Women in Leadership: The Gap Isn’t Talent — It’s Strategy
Every year on International Women’s Rights Day, many organisations publish messages celebrating progress. That is important — but it is also worth asking a more uncomfortable question:
If, in 2026, your leadership pipeline is still not gender-balanced, what exactly are you waiting for?
Because the truth is this: the issue is no longer a lack of talent. There are extraordinary women leading businesses, transforming industries and shaping the future of organisations across the world.
In other words: it is strategy.
The issue is usually something else.
- It is the way companies identify leadership potential.
- It is the way they define experience and readiness.
- It is the way they source candidates and structure career paths.
As a global executive search and leadership advisory firm, Alexander Hughes sits at a fascinating vantage point. Every day we work with boards, CEOs and leadership teams across industries and continents to shape the leadership teams of tomorrow.
And what we see gives us both optimism and responsibility.
Optimism, because many organisations are genuinely committed to building more inclusive leadership teams.
Responsibility, because executive search firms like ours play a role in shaping who gets access to leadership opportunities in the first place.
Making Diversity a Concrete Practice — Not a Slogan
For us, gender balance cannot be an annual statement or a communication exercise. It has to be embedded in the way leadership is built.
That means very practical things.
It means ensuring that our longlists and shortlists systematically include outstanding female candidates, even in sectors where the talent pool has historically been male dominated.
It means working with clients to bring more women onto boards as Non-Executive Directors, because governance diversity has a powerful ripple effect on the entire organisation.
It also means helping companies identify and attract the women who will lead tomorrow through dedicated diversity and high-potential recruitment initiatives.
The goal is simple: not only supporting the women who lead today, but expanding the pipeline of those who will lead next.
Credibility Starts at Home
Of course, these commitments only make sense if we apply the same principles to ourselves.
At Alexander Hughes, we are proud that the firm is gender-balanced across the organization, among our Managing Partners, and at the level of our Executive Committee.
This balance did not happen by accident. It reflects a deliberate culture and a belief that leadership excellence benefits from diverse perspectives.
We have also formalized these commitments. Alexander Hughes is a signatory of the UN Global Compact, supporting global principles related to human rights, labor standards and responsible business practices. In France, we have signed the Charte de la Diversité, reinforcing our commitment to equal opportunity and inclusion.
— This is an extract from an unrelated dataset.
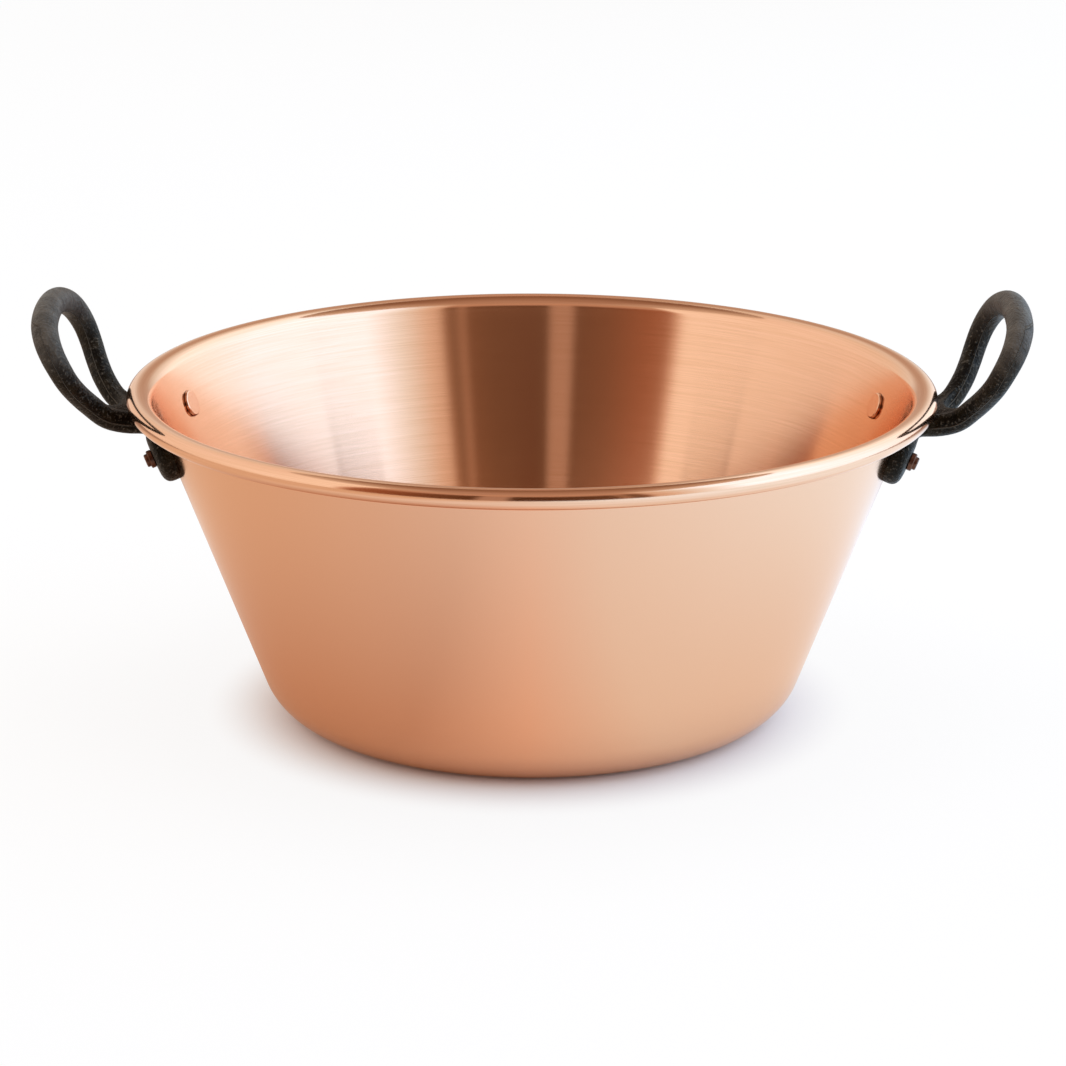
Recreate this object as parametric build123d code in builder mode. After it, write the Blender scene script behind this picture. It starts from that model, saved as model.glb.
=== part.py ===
from build123d import *
import os
from math import cos, degrees, radians, sin, tan

# A round copper jam pan with sloping walls, a rolled rim and two cast-iron loop handles, each
# fixed by two copper rivets whose outer ends are hammered down over copper washers.
# Millimetres. +Z is up, the origin is the middle of the underside, and the handles lie along X.

# Driving sizes of the pan
rim_diameter = 360.0
pan_height = 150.0
sheet = 1.2
wall_lean = 20.6
corner_radius = 25.5
bead_diameter = 8.7
bead_turn = 265.0

# Above the wall a rounded lip turns the sheet level, where the bead begins
lip_radius = 7.6

# Driving sizes of the rivets and their washers; the spacing is measured along the wall
rivet_drop = 22.0
rivet_spacing = 82.8
shank_diameter = 5.0
head_diameter = 12.0
head_thickness = 1.5
head_rounding = 0.6
tail_diameter = 5.8
tail_thickness = 1.5
tail_rounding = 0.6
washer_diameter = 8.0
washer_thickness = 2.3
washer_rounding = 0.4

# Driving sizes of a handle casting; drops are below the rim and reaches are from the wall
boss_diameter = 25.4
boss_thickness = 7.2
boss_rounding = 4.0
arm_end_thickness = 6.4
arm_waist_thickness = 9.0
arm_waist = 13.0
neck_drop = 16.5
neck_root_depth = 4.8
neck_root_width = 40.0
neck_inset = 0.4
crotch_reach = 18.8
crotch_radius = 22.4
leg_diameter = 10.0
bar_diameter = 12.0
loop_width = 84.0
loop_start_reach = 7.2
loop_reach = 41.2
loop_rise = 49.4

# Clearances and overruns
seat_clearance = 0.05
shank_clearance = 0.1
overrun = 4.0

# Worked out from the driving sizes
rim_radius = rim_diameter / 2
wall_heading = 90.0 - wall_lean
corner_bend = corner_radius - sheet / 2
lip_bend = lip_radius - sheet / 2
bead_bend = (bead_diameter - sheet) / 2


def bend_run(radius, before, after):
    """How far outward a bend carries the sheet, from one heading to another."""
    return radius * abs(sin(radians(before)) - sin(radians(after)))


def bend_rise(radius, before, after):
    """How far upward a bend carries the sheet, from one heading to another."""
    return radius * abs(cos(radians(before)) - cos(radians(after)))


# The straight wall is as long as the height asks, and the flat of the base as wide as the rim asks
bends = [
    (corner_bend, 0.0, wall_heading),
    (lip_bend, wall_heading, 0.0),
]
bends_run = sum(bend_run(*bend) for bend in bends)
bends_rise = sum(bend_rise(*bend) for bend in bends)
wall_length = (pan_height - sheet - bends_rise) / cos(radians(wall_lean))
wall_run = wall_length * sin(radians(wall_lean))
base_radius = rim_radius - sheet / 2 - bead_bend - bends_run - wall_run


def sheet_side(side):
    """Draw one side of the sheet from the axis to the bead's tip; side is the offset from mid-sheet."""
    base = Line((0, sheet / 2 + side), (base_radius, sheet / 2 + side))
    corner = JernArc(base @ 1, base % 1, corner_bend - side, wall_heading)
    wall = Line(corner @ 1, corner @ 1 + (corner % 1) * wall_length)
    lip = JernArc(wall @ 1, wall % 1, lip_bend + side, -wall_heading)
    bead = JernArc(lip @ 1, lip % 1, bead_bend + side, -bead_turn)
    return base, bead


# Where the straight wall's outer face would meet the ground
wall_foot_radius = base_radius + corner_radius * tan(radians(wall_heading / 2))


def wall_radius(height):
    """Outer radius of the straight wall at a height."""
    return wall_foot_radius + height * tan(radians(wall_lean))


# Where the rivets and the root of each handle's neck lie on that wall
rivet_height = pan_height - rivet_drop
rivet_turn = degrees(rivet_spacing / 2 / wall_radius(rivet_height))
neck_height = pan_height - neck_drop
neck_radius = wall_radius(neck_height)
rivet_turns = {
    "right_front": -rivet_turn,
    "right_back": rivet_turn,
    "left_front": 180 + rivet_turn,
    "left_back": 180 - rivet_turn,
}


def wall_plane(turn, height):
    """A plane lying on the wall's outer face, its Z pointing straight out of the metal."""
    out = Vector(cos(radians(turn)), sin(radians(turn)), 0)
    along = Vector(-sin(radians(turn)), cos(radians(turn)), 0)
    normal = out * cos(radians(wall_lean)) - Vector(0, 0, sin(radians(wall_lean)))
    spot = out * wall_radius(height) + Vector(0, 0, height)
    return Plane(origin=spot, x_dir=along, z_dir=normal)


def side_plane(face):
    """The plane that cuts a rivet along its axis: X is across the rivet and Y is out of the wall."""
    return Plane(origin=face.origin, x_dir=face.x_dir, z_dir=face.x_dir.cross(face.z_dir))


# Pan body: one copper sheet, spun to shape, its edge rolled outward into a hollow bead
with BuildPart() as pan_body:
    with BuildSketch(Plane.XZ):
        with BuildLine():
            inner_base, inner_bead = sheet_side(sheet / 2)
            outer_base, outer_bead = sheet_side(-sheet / 2)
            Line(inner_base @ 0, outer_base @ 0)
            Line(inner_bead @ 1, outer_bead @ 1)
        make_face()
    revolve(axis=Axis.Z)
    for turn in rivet_turns.values():
        with BuildSketch(wall_plane(turn, rivet_height).offset(-sheet - overrun)):
            Circle(shank_diameter / 2 + shank_clearance)
        extrude(amount=sheet + 2 * overrun, mode=Mode.SUBTRACT)

os.makedirs("parts", exist_ok=True)
pan_body.part.label = "pan_body"
export_step(pan_body.part, "parts/pan_body.step")

# The room that the sheet takes up, with a working gap, for whatever is seated on the wall
with BuildPart() as wall_room:
    with BuildSketch(Plane.XZ):
        with BuildLine():
            side = -sheet / 2 - seat_clearance
            base = Line((0, sheet / 2 + side), (base_radius, sheet / 2 + side))
            corner = JernArc(base @ 1, base % 1, corner_bend - side, wall_heading)
            wall = Line(corner @ 1, corner @ 1 + (corner % 1) * wall_length)
            top = Line(wall @ 1, (0, (wall @ 1).Y))
            Line(top @ 1, base @ 0)
        make_face()
    revolve(axis=Axis.Z)

# The room inside the wall, which shapes the seat of each rivet's head
with BuildPart() as bowl_room:
    with BuildSketch(Plane.XZ):
        with BuildLine():
            side = sheet / 2 + seat_clearance
            base = Line((0, sheet / 2 + side), (base_radius, sheet / 2 + side))
            corner = JernArc(base @ 1, base % 1, corner_bend - side, wall_heading)
            wall = Line(corner @ 1, corner @ 1 + (corner % 1) * wall_length)
            top = Line(wall @ 1, (0, (wall @ 1).Y))
            Line(top @ 1, base @ 0)
        make_face()
    revolve(axis=Axis.Z)

# Points of the loop's centreline from the neck to the middle of the grip, as shares of
# half its width, its reach and its rise, with the share of the way from leg to grip thickness;
# before them the leg starts inside the arms, at the neck's root
loop_shares = [
    (0.310, 0.000, 0.000, 0.00),
    (0.335, 0.190, 0.010, 0.00),
    (0.430, 0.375, 0.074, 0.00),
    (0.580, 0.520, 0.215, 0.00),
    (0.760, 0.620, 0.352, 0.00),
    (0.925, 0.700, 0.492, 0.10),
    (1.000, 0.775, 0.634, 0.30),
    (0.980, 0.852, 0.762, 0.55),
    (0.857, 0.918, 0.865, 0.80),
    (0.630, 0.970, 0.941, 0.95),
    (0.333, 0.993, 0.986, 1.00),
    (0.000, 1.000, 1.000, 1.00),
]
neck_root = Vector(neck_radius - neck_root_depth, (leg_diameter - neck_root_width) / 2, neck_height)
half_loop = [(neck_root, leg_diameter / 2)]
for across, reach, rise, thick in loop_shares:
    spot = Vector(
        neck_radius + loop_start_reach + reach * loop_reach,
        -across * loop_width / 2,
        neck_height + rise * loop_rise,
    )
    half_loop.append((spot, (leg_diameter + thick * (bar_diameter - leg_diameter)) / 2))
other_half = [(Vector(spot.X, -spot.Y, spot.Z), radius) for spot, radius in reversed(half_loop[:-1])]
loop_stations = half_loop + other_half

# Loop: one round bar, lofted through a circle at each station of its centreline
with BuildLine() as loop_line:
    loop_path = Spline(*[spot for spot, radius in loop_stations])
with BuildPart() as loop:
    for spot, radius in loop_stations:
        share = loop_path.param_at_point(spot)
        with BuildSketch(Plane(origin=spot, x_dir=(0, 0, 1), z_dir=loop_path % share)):
            Circle(radius)
    loft()

# Neck: the web that joins the two legs, a little thinner than they are, up to the loop's crotch
neck_spots = [Vector(spot.X, 0, spot.Z) for spot, radius in half_loop[:5]]
with BuildLine() as neck_line:
    neck_path = Spline(*neck_spots)
with BuildPart() as neck:
    for middle, (spot, radius) in zip(neck_spots, half_loop):
        share = neck_path.param_at_point(middle)
        with BuildSketch(Plane(origin=middle, x_dir=(0, 1, 0), z_dir=neck_path % share)):
            SlotCenterToCenter(2 * abs(spot.Y), leg_diameter - 2 * neck_inset)
    loft()
    with BuildSketch(Plane.XY):
        with Locations((neck_radius + crotch_reach + crotch_radius, 0)):
            Circle(crotch_radius)
    extrude(amount=pan_height + loop_rise, mode=Mode.SUBTRACT)

# Stations along the arms that hug the wall: turn as a share of the way round to a rivet, and
# height of the section as a share of the way from the waist to the boss
arm_shares = [
    (-1.00, 0.62),
    (-0.66, 0.36),
    (-0.33, 0.10),
    (0.00, 0.00),
    (0.33, 0.10),
    (0.66, 0.36),
    (1.00, 0.62),
]

# Arms: one bar, D-shaped in section once the wall is cut away, from boss to boss
with BuildPart() as arms:
    for turn_share, height_share in arm_shares:
        lift = (neck_height - rivet_height) * (1 - abs(turn_share))
        thickened = (arm_waist_thickness - arm_end_thickness) * (1 - abs(turn_share))
        half_height = (arm_waist + height_share * (boss_diameter - arm_waist)) / 2
        face = wall_plane(turn_share * rivet_turn, rivet_height + lift)
        with BuildSketch(Plane(origin=face.origin, x_dir=face.z_dir, z_dir=face.x_dir)):
            Ellipse(arm_end_thickness + thickened, half_height)
    loft()

# Handle: one iron casting of arms, bosses, neck and loop, seated on the wall and drilled
with BuildPart() as handle:
    add(arms.part)
    for turn in (-rivet_turn, rivet_turn):
        face = wall_plane(turn, rivet_height)
        with BuildSketch(side_plane(face)):
            with BuildLine():
                side = Polyline(
                    (0, -overrun),
                    (boss_diameter / 2, -overrun),
                    (boss_diameter / 2, boss_thickness - boss_rounding),
                )
                edge = JernArc(side @ 1, side % 1, boss_rounding, 90)
                Polyline(edge @ 1, (0, boss_thickness), side @ 0)
            make_face()
        revolve(axis=Axis(face.origin, face.z_dir))
    add(neck.part)
    add(loop.part)
    add(wall_room.part, mode=Mode.SUBTRACT)
    for turn in (-rivet_turn, rivet_turn):
        face = wall_plane(turn, rivet_height)
        with BuildSketch(face.offset(-overrun)):
            Circle(shank_diameter / 2 + shank_clearance)
        extrude(amount=boss_thickness + 2 * overrun, mode=Mode.SUBTRACT)

for side_name, turn in {"right": 0, "left": 180}.items():
    casting = handle.part.rotate(Axis.Z, turn)
    casting.label = f"handle_{side_name}"
    export_step(casting, f"parts/{casting.label}.step")

# Rivets and washers: two to a handle, named by side and by front or back
for place, turn in rivet_turns.items():
    face = wall_plane(turn, rivet_height)
    axis = Axis(face.origin, face.z_dir)
    washer_top = boss_thickness + washer_thickness

    # Rivet: a flat head inside the pan, hammered down to the curve of the wall
    with BuildPart() as rivet:
        with BuildSketch(side_plane(face)):
            with BuildLine():
                rim_side = head_diameter / 2
                top = -sheet - head_thickness
                lead = Line((0, top), (rim_side - head_rounding, top))
                edge = JernArc(lead @ 1, lead % 1, head_rounding, 90)
                Polyline(edge @ 1, (rim_side, 0), (0, 0), lead @ 0)
            make_face()
        revolve(axis=axis)
        add(bowl_room.part, mode=Mode.INTERSECT)
        # Shank through the wall, the boss and the washer, closed by a hammered tail
        with BuildSketch(side_plane(face)):
            with BuildLine():
                shank = Polyline(
                    (0, -sheet - head_thickness / 2),
                    (shank_diameter / 2, -sheet - head_thickness / 2),
                    (shank_diameter / 2, washer_top),
                    (tail_diameter / 2, washer_top),
                    (tail_diameter / 2, washer_top + tail_thickness - tail_rounding),
                )
                edge = JernArc(shank @ 1, shank % 1, tail_rounding, 90)
                Polyline(edge @ 1, (0, washer_top + tail_thickness), shank @ 0)
            make_face()
        revolve(axis=axis)
    rivet.part.label = f"rivet_{place}"
    export_step(rivet.part, f"parts/{rivet.part.label}.step")

    # Washer: a copper ring under the hammered tail
    with BuildPart() as washer:
        with BuildSketch(face.offset(boss_thickness)):
            Circle(washer_diameter / 2)
            Circle(shank_diameter / 2 + shank_clearance, mode=Mode.SUBTRACT)
        extrude(amount=washer_thickness)
        rims = washer.edges().filter_by(GeomType.CIRCLE).group_by(SortBy.RADIUS)[-1]
        chamfer(rims, washer_rounding)
    washer.part.label = f"washer_{place}"
    export_step(washer.part, f"parts/{washer.part.label}.step")

print(f"base flat radius {base_radius:.2f}, wall length {wall_length:.2f}")
print(f"wall foot radius {wall_foot_radius:.2f}, wall radius at the rivets {wall_radius(rivet_height):.2f}")
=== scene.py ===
from math import cos, pi, radians, sin, tan

import bmesh
import bpy
from mathutils import Matrix, Vector


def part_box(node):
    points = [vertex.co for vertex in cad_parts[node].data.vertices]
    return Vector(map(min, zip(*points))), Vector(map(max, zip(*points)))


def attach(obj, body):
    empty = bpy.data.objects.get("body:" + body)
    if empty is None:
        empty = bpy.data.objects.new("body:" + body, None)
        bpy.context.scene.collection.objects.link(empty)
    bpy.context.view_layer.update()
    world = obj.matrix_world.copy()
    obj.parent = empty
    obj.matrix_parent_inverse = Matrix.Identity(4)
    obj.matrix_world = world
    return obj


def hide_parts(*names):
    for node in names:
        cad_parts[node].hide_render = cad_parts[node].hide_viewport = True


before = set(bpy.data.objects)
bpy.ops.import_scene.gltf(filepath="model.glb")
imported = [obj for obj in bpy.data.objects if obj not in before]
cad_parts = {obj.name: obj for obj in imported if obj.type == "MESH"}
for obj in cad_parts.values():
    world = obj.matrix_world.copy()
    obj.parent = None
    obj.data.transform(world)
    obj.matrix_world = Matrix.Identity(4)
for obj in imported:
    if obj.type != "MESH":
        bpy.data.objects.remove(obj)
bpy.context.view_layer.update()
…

These frameworks matter because they remind us that diversity is not a trend — it is a responsibility.
The Question for Leadership Teams in 2026
International Women’s Rights Day should not only be a moment of recognition. It should also be a moment of honest reflection.
For CEOs, boards and leadership teams, the real question is simple:
What are we actually doing — concretely — to accelerate the advancement of women in our organisations?
Not just in entry-level roles.
Not just in middle management.
But where it matters most: in leadership.
Because leadership teams that fail to reflect the diversity of the societies and markets they serve are not just unfair.
They are less prepared for the future.
At Alexander Hughes, we are proud to support organisations that are ready to take this challenge seriously — by rethinking how they source, assess and advance leadership talent.
Progress does not happen by chance. It happens when companies decide that rights, justice and opportunity must truly apply to everyone.
Including — and especially — women and girls everywhere.